- WTI remains under bearish pressure after breaking below $63.
- Broad USD strength is weighing on crude oil prices on Friday.
- OPEC+ is reportedly is looking to ramp up production from April.
The barrel of West Texas Intermediate (WTI) touched its highest level in more than a year at $63.80 on Thursday but staged a deep correction on Friday. As of writing, WTI was down 1.8% on a daily basis at $62.30.
WTI looks to post impressive monthly gains in February
Earlier in the week, the US Energy Information Administration (EIA) reported a surprise 1.2 million barrels build in US crude oil stocks and limited WTI’s gains. Additionally, the broad-based USD strength in the second half of the week amid surging Treasury bond yields is weighing on USD-denominated oil prices.

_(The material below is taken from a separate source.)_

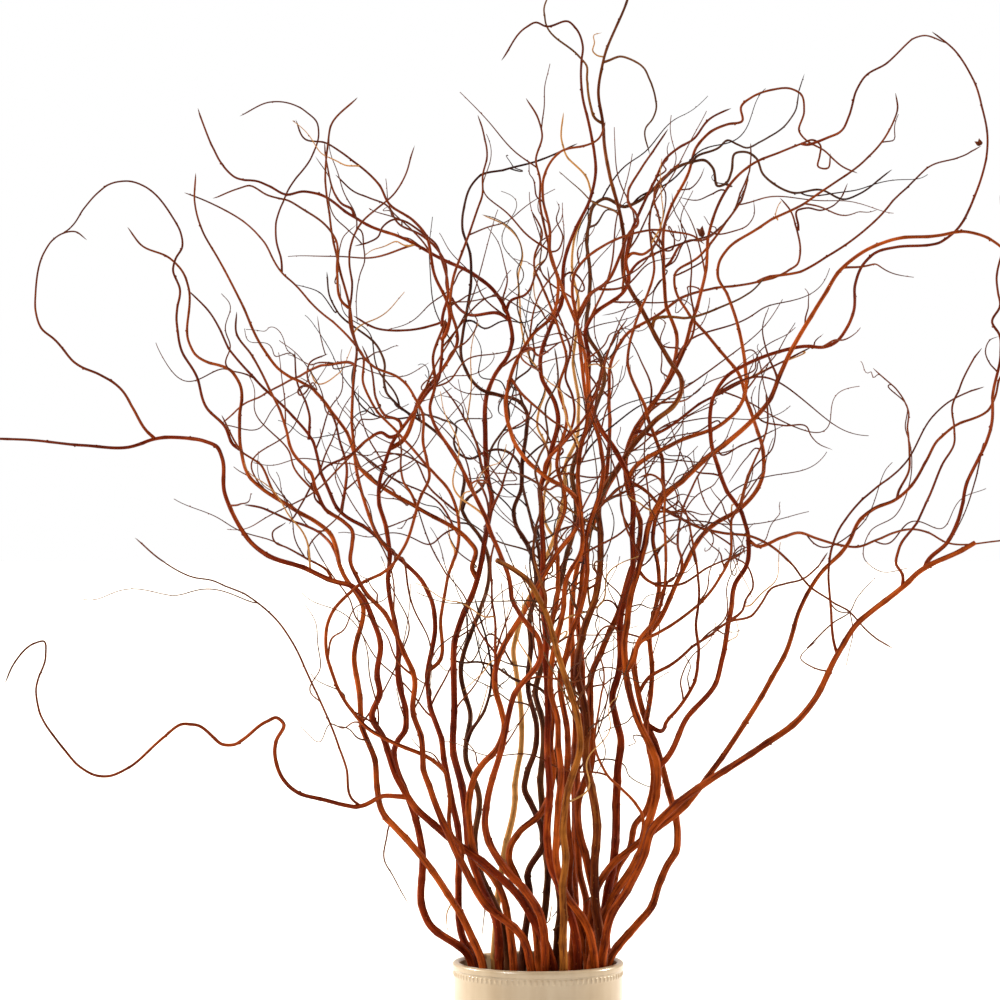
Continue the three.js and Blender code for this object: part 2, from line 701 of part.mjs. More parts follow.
    route: [
      [2, 244], [6, 285], [11, 325], [6, 370], [3, 425], [5, 490], [-2, 540], [10, 588], [20, 640],
      [36, 705], [42, 740], [36, 780], [50, 815], [66, 855], [73, 895], [53, 935], [57, 985],
      [55, 1050], [66, 1078], [98, 1070], [128, 1090], [150, 1110], [189, 1118], [200, 1093],
      [212, 1100], [218, 1129], [236, 1126], [246, 1106], [278, 1085], [314, 1087], [338, 1077],
      [362, 1088], [388, 1109],
    ],
    forks: [
      {
        at: [170, 1115], thick: [3, 1.7], depth: 240,
        route: [[199, 1136], [208, 1145], [229, 1135], [260, 1151], [282, 1172], [287, 1197]],
      },
    ],
  },
  {
    name: "far_crown_stem", bark: "russet_bark", thick: [9, 1.9], depth: [68, 260],
    route: [
      [38, 244], [40, 295], [41, 345], [39, 395], [40, 450], [41, 520], [37, 590], [39, 655],
      [56, 712], [82, 770], [105, 818], [134, 862], [153, 912], [142, 960], [137, 1010],
      [143, 1060], [164, 1101], [178, 1139], [209, 1159], [225, 1163], [223, 1178], [249, 1196],
      [284, 1198], [292, 1176], [289, 1148], [312, 1134], [334, 1115], [352, 1107],
    ],
    forks: [
      {
        at: [137, 1000], thick: [3.2, 1.7], depth: 330,
        route: [[160, 1030], [188, 1036], [206, 1054], [223, 1082], [232, 1113], [234, 1140]],
      },
    ],
  },
  {
    name: "far_yellow_stem", bark: "olive_bark", thick: [8.5, 2], depth: [66, 330],
    route: [
      [-48, 244], [-46, 290], [-41, 345], [-29, 395], [-26, 440], [-19, 490], [-22, 545],
      [-26, 590], [-12, 630], [3, 668], [18, 707], [28, 745], [29, 785], [42, 815], [42, 870],
      [38, 915], [44, 960], [37, 1010], [46, 1052], [58, 1086], [38, 1118], [26, 1140], [28, 1172],
    ],
    forks: [
      {
        at: [18, 707], thick: [3.4, 1.7], depth: 380,
        route: [
          [6, 745], [14, 790], [-2, 830], [8, 870], [-10, 905], [-16, 950], [-22, 990], [-18, 1026],
          [-40, 1052], [-62, 1061],
        ],
      },
    ],
  },
  {
    name: "far_left_stem", bark: "dark_bark", thick: [8.5, 2], depth: [54, 330],
    route: [
      [-34, 244], [-38, 280], [-58, 325], [-70, 370], [-66, 420], [-80, 465], [-74, 510],
      [-84, 560], [-72, 610], [-54, 655], [-60, 700], [-84, 735], [-82, 775], [-100, 810],
      [-142, 842], [-168, 866], [-170, 905], [-200, 935], [-226, 962], [-232, 1000],
    ],
    forks: [
      {
        at: [-84, 735], thick: [3.6, 1.8], depth: 220,
        route: [[-60, 765], [-54, 800], [-34, 835], [-30, 870], [-6, 895], [-4, 930], [14, 955]],
      },
      {
        at: [-79, 477], thick: [4.4, 1.9], depth: 40,
        route: [[-64, 507], [-58, 528], [-52, 550], [-53, 575], [-58, 592], [-64, 612], [-70, 640]],
      },
    ],
  },
];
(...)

Meanwhile, Reuters reported on Wednesday that the Organization of the Petroleum Exporting Countries (OPEC) and allies, a group known as OPEC+, could opt-out to increase the oil production by 500K barrels per day from April. Sources familiar with the matter told Reuters that Saudi Arabia could start rolling out the voluntarily supply reductions as well.
Despite the recent pullback, WTI is still up more than 5% on a weekly basis. Furthermore, WTI remains on track to close the fourth straight month in the positive territory and is gaining nearly 20% in February.
Later in the day, Baker Hughes Energy Services’ weekly oil rig count data for the US will be looked upon for fresh impetus.